The true value of this game lies in Coinbase not just complying with regulations but actively participating in the formulation of these regulations. The legal teams, compliance processes, and regulatory communication capabilities required to repackage yield products represent resource barriers that smaller exchanges cannot replicate in the short term.
In other words, once the CLARITY Act is enacted, the advantages of top platforms will be solidified by legislation, and regulatory clarity will benefit the entire industry, but the ones who benefit the most will always be those capable of sitting at the negotiation table.
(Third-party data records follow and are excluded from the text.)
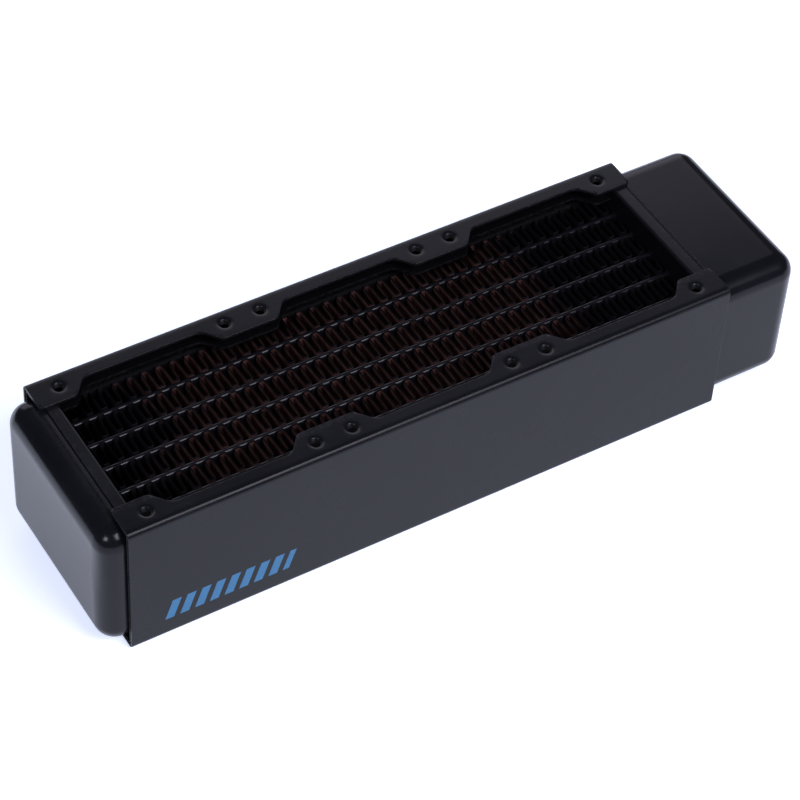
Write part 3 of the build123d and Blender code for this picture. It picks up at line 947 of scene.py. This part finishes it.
def brass_material(finish, node):
    """Turned brass: fine rings about the piece's own axis, with a faint darker stain."""
    low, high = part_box(node)
    material, tree, shader, place = new_material("turned_brass_" + node)
    centre = (-(low.x + high.x) / 2, -(low.y + high.y) / 2, 0)
    local = add_node(tree, "ShaderNodeMapping", {"Vector": place, "Location": centre}).outputs[0]
    inputs = {"Vector": local, "Scale": 900.0, "Distortion": 1.5}
    rings = add_node(tree, "ShaderNodeTexWave", inputs, wave_type="RINGS", rings_direction="Z").outputs[1]
    stain = fade(tree, noise(tree, place, 160.0, 4.0), 0.45, 0.75)
    base = blend(tree, stain, solid(finish.brass), solid(finish.brass_stain))
    rough = maths(tree, "MULTIPLY_ADD", stain, 0.2, 0.26)
    feed(tree, shader, {"Base Color": base, "Roughness": rough, "Normal": bump(tree, rings, 0.25, 0.03 * MM)})
    feed(tree, shader, {"Metallic": 1.0})
    return material


# ---- operators ----


class RADIATOR_OT_stage(bpy.types.Operator):
    """Make the camera, the pale floor, the soft lights and the dim room"""

    bl_idname = "radiator.stage"
    bl_label = "Studio"

    def execute(self, context):
        studio = context.scene.radiator_studio
        self.camera(context, studio)
        self.floor(context, studio)
        world = bpy.data.worlds.new("dim_room")
        world.use_nodes = True
        backdrop = world.node_tree.nodes["Background"]
        backdrop.inputs["Color"].default_value = (0.9, 0.93, 1.1, 1.0)
        backdrop.inputs["Strength"].default_value = studio.room
        context.scene.world = world
        context.scene.view_settings.view_transform = "Standard"
        lights = (
            ("corner_light", (-0.84, -0.43, 0.73), (0.3, 0.3), studio.corner),
            ("front_softbox", (0.24, -0.74, 0.85), (0.6, 0.5), studio.front),
            ("back_panel", (0.28, 0.97, 0.54), (1.2, 0.72), studio.back),
        )
        for name, place, extent, power in lights:
            self.area_light(context, name, place, extent, power)
        return {"FINISHED"}

    def camera(self, context, studio):
        """The camera faces its aim from the given azimuth and elevation, and is then rolled."""
        level = np.cos(studio.elevation)
        facing = (-np.sin(studio.azimuth) * level, -np.cos(studio.azimuth) * level, np.sin(studio.elevation))
        back = Vector(facing)
        right = Vector((0, 0, 1)).cross(back).normalized()
        up = back.cross(right)
        rolled = right * np.cos(studio.roll) + up * np.sin(studio.roll)
        turned = back.cross(rolled)
        data = bpy.data.cameras.new("camera")
        data.lens = studio.lens
        data.sensor_width = 36.0
        data.clip_start = 0.01
        camera = bpy.data.objects.new("camera", data)
        axes = Matrix((rolled, turned, back)).transposed()
        camera.matrix_world = Matrix.Translation(Vector(studio.aim) + back * studio.distance) @ axes.to_4x4()
        context.scene.collection.objects.link(camera)
        context.scene.camera = camera

    def floor(self, context, studio):
        """A wide pale floor just under the object that adds light: more at the left, less far in front."""
        reach, gap = 6.0, 0.2 * MM
        across = np.linspace(-reach, reach, 9)
        x, y = np.meshgrid(across, across, indexing="ij")
        points, quads = grid_part(np.stack([x, y, np.full_like(x, cad_low.z - gap)], axis=-1))
        mesh = bpy.data.meshes.new("floor")
        mesh.from_pydata(points, [], quads)
        material, tree, shader, place = new_material("pale_floor")
        paper = fade(tree, noise(tree, place, 3.0), 0.2, 0.8)
        base = blend(tree, paper, (0.86, 0.86, 0.87, 1.0), (0.89, 0.89, 0.9, 1.0))
        axes = split(tree, place)
        beside = fade(tree, axes["X"], cad_low.x - 30 * MM, cad_low.x - 11 * MM, 1.0, 0.0)
        left = maths(tree, "MULTIPLY", beside, fade(tree, axes["Y"], -50 * MM, -10 * MM))
        glow = maths(tree, "MULTIPLY_ADD", left, studio.left_glow, studio.floor_glow)
        front = fade(tree, axes["Y"], -500 * MM, -200 * MM, 0.15, 1.0)
        feed(tree, shader, {"Base Color": base, "Emission Strength": maths(tree, "MULTIPLY", glow, front)})
        feed(tree, shader, {"Roughness": 0.9, "Emission Color": (0.83, 0.92, 1.16, 1.0)})
        mesh.materials.append(material)
        floor = bpy.data.objects.new("floor", mesh)
        context.scene.collection.objects.link(floor)

    def area_light(self, context, name, place, extent, power):
        """A soft rectangular light that faces the middle of the object."""
        data = bpy.data.lights.new(name, "AREA")
        data.shape = "RECTANGLE"
        data.size, data.size_y = extent
        data.energy = power
        data.color = (0.87, 0.86, 1.0)
        light = bpy.data.objects.new(name, data)
        light.location = place
        towards = Vector((0, 0, middle_z)) - Vector(place)
        light.rotation_euler = towards.to_track_quat("-Z", "Y").to_euler()
        context.scene.collection.objects.link(light)


class RADIATOR_OT_side_channels(bpy.types.Operator):
    """Make both bent side channels with their scalloped flanges and threaded fan holes"""

    bl_idname = "radiator.side_channels"
    bl_label = "Side channels"

    def execute(self, context):
        sizes, finish = context.scene.radiator_sizes, context.scene.radiator_finish
        for place, side in (("near", -1), ("far", 1)):
            node = "side_channel_" + place
            name = "housing_coat_" + place
            coat = coat_material(finish, name, finish.gloss, 1.0, inner_wall=True, printed=side < 0)
            parts = side_channel_parts(sizes, side)
            finish_piece("bent_channel_" + place, parts, coat, "housing_coat", node)
        return {"FINISHED"}


class RADIATOR_OT_screw_guards(bpy.types.Operator):
    """Make the four strips that keep long screws off the core"""

    bl_idname = "radiator.screw_guards"
    bl_label = "Screw guards"

    def execute(self, context):
        sizes, finish = context.scene.radiator_sizes, context.scene.radiator_finish
        # The guards' coat is darkened with painted shade.
        coat = coat_material(finish, "guard_coat", finish.gloss + 0.06, 1.3, dull_and_shaded=1.0)
        for place, side in (("near", -1), ("far", 1)):
            for level in ("top", "bottom"):
                node = f"screw_guard_{level}_{place}"
                parts = screw_guard_parts(sizes, side, node)
                finish_piece(f"guard_strip_{level}_{place}", parts, coat, "housing_coat", node)
        return {"FINISHED"}


class RADIATOR_OT_header_plates(bpy.types.Operator):
    """Make both pressed header plates with their soldered seams and tube slots"""

    bl_idname = "radiator.header_plates"
    bl_label = "Header plates"

    def execute(self, context):
        sizes, finish = context.scene.radiator_sizes, context.scene.radiator_finish
        coat = coat_material(finish, "header_coat", finish.gloss, 1.0)
        for end in ("return", "port"):
            node = "header_plate_" + end
            finish_piece("header_dish_" + end, header_parts(sizes, node), coat, "tank_coat", node)
        return {"FINISHED"}


class RADIATOR_OT_tanks(bpy.types.Operator):
    """Make the short return tank and the long port tank"""

    bl_idname = "radiator.tanks"
    bl_label = "Tanks"

    def execute(self, context):
        sizes, finish = context.scene.radiator_sizes, context.scene.radiator_finish
        coat = coat_material(finish, "tank_coat", finish.gloss - 0.06, 0.6)
        low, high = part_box("return_tank")
        finish_piece("tank_return", tank_parts(sizes, high.x, low.x), coat, "tank_coat", "return_tank")
        low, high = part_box("port_tank")
        seats = []
        for port in ("inlet", "outlet"):
            first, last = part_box("port_bush_" + port)
            seats.append(((first.x + last.x) / 2, (first.y + last.y) / 2))
        finish_piece("tank_port", tank_parts(sizes, low.x, high.x, seats), coat, "tank_coat", "port_tank")
        return {"FINISHED"}


class RADIATOR_OT_port_bushes(bpy.types.Operator):
    """Make both threaded port bushes, and give the hidden divider its brass"""

    bl_idname = "radiator.port_bushes"
    bl_label = "Port bushes and divider"

    def execute(self, context):
        sizes, finish = context.scene.radiator_sizes, context.scene.radiator_finish
        for port in ("inlet", "outlet"):
            node = "port_bush_" + port
            brass = brass_material(finish, node)
            finish_piece("threaded_bush_" + port, port_bush_parts(sizes, node), brass, "raw_brass", node)
        divider = frame["nodes"]["port_tank_divider"]
        divider.data.materials.clear()
        divider.data.materials.append(brass_material(finish, "port_tank_divider"))
        return {"FINISHED"}


class RADIATOR_OT_core(bpy.types.Operator):
    """Make the flat tubes, the corrugated fin strips and the core's side plates"""

    bl_idname = "radiator.core"
    bl_label = "Tubes, fins and side plates"

    def execute(self, context):
        sizes, finish = context.scene.radiator_sizes, context.scene.radiator_finish
        tube_coat = coat_material(finish, "tube_coat", finish.gloss - 0.06, 1.0)
        # The side plates' coat is darkened with painted shade.
        plate_coat = coat_material(finish, "side_plate_coat", finish.gloss + 0.12, 1.4, dull_and_shaded=1.0)
        copper = fin_material(finish)
        for node in tube_rows:
            name = node.replace("flat", "nosed")
            finish_piece(name, flat_tube_parts(sizes, node), tube_coat, "core_coat", node)
        for node in fin_rows:
            name = node.replace("strip", "waves")
            finish_piece(name, fin_strip_parts(sizes, node), copper, "fin_copper", node)
        for place, side in (("near", -1), ("far", 1)):
            node = "core_side_plate_" + place
            parts = side_plate_parts(sizes, side, node)
            finish_piece("lipped_plate_" + place, parts, plate_coat, "core_coat", node)
        return {"FINISHED"}


class RADIATOR_PT_panel(bpy.types.Panel):
    """The radiator's sizes, finishes and pieces"""

    bl_idname = "RADIATOR_PT_panel"
    bl_label = "Radiator"
    bl_space_type = "VIEW_3D"
    bl_region_type = "UI"
    bl_category = "Radiator"

    def draw(self, context):
        for operator in OPERATORS:
            self.layout.operator(operator.bl_idname)
        scene = context.scene
        for settings in (scene.radiator_sizes, scene.radiator_finish, scene.radiator_studio):
            for name in settings.__annotations__:
                self.layout.prop(settings, name)


GROUPS = (RadiatorSizes, RadiatorFinish, RadiatorStudio)
OPERATORS = (
    RADIATOR_OT_stage,
    RADIATOR_OT_side_channels,
    RADIATOR_OT_screw_guards,
    RADIATOR_OT_header_plates,
    RADIATOR_OT_tanks,
    RADIATOR_OT_port_bushes,
    RADIATOR_OT_core,
)


def register():
    """Register the classes and hang the settings on the scene."""
    for cls in GROUPS + OPERATORS + (RADIATOR_PT_panel,):
        bpy.utils.register_class(cls)
    bpy.types.Scene.radiator_sizes = PointerProperty(type=RadiatorSizes)
    bpy.types.Scene.radiator_finish = PointerProperty(type=RadiatorFinish)
    bpy.types.Scene.radiator_studio = PointerProperty(type=RadiatorStudio)


def unregister():
    """Undo register."""
    del bpy.types.Scene.radiator_studio
    del bpy.types.Scene.radiator_finish
    del bpy.types.Scene.radiator_sizes
    for cls in reversed(GROUPS + OPERATORS + (RADIATOR_PT_panel,)):
        bpy.utils.unregister_class(cls)


def main():
    """Build the studio and every piece."""
    register()
    bpy.ops.radiator.stage()
    bpy.ops.radiator.side_channels()
    bpy.ops.radiator.screw_guards()
    bpy.ops.radiator.header_plates()
    bpy.ops.radiator.tanks()
    bpy.ops.radiator.port_bushes()
    bpy.ops.radiator.core()


if __name__ == "__main__":
    main()
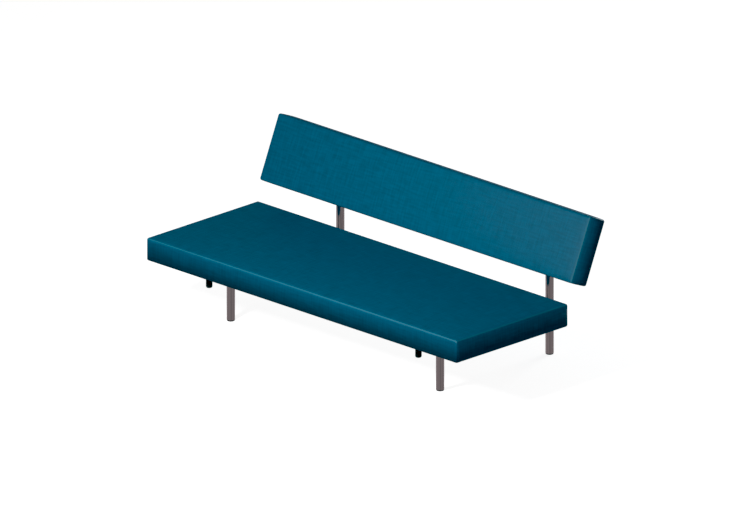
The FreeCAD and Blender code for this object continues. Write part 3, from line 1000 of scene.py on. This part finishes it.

However, it is worth noting that after the bill is passed, there will still be a 12-month rule-making phase, and the final boundaries have yet to be defined; uncertainties remain in place.
Conclusion
With trading volume halved by 50% and a net loss of $394 million, Coinbase's financial report serves as a reminder to the market that the company has not yet escaped the strong binding to the crypto cycle. There are plenty of skeptical voices in the market: is the AI narrative a genuine transformation or just a wrapper to cover business declines?
Brian Armstrong repeatedly emphasizes that "all finance will eventually move on-chain," as crypto increasingly resembles traditional finance, Coinbase is also striving to make itself more like a mature financial infrastructure company. This may just be the answer it provides during the current cycle.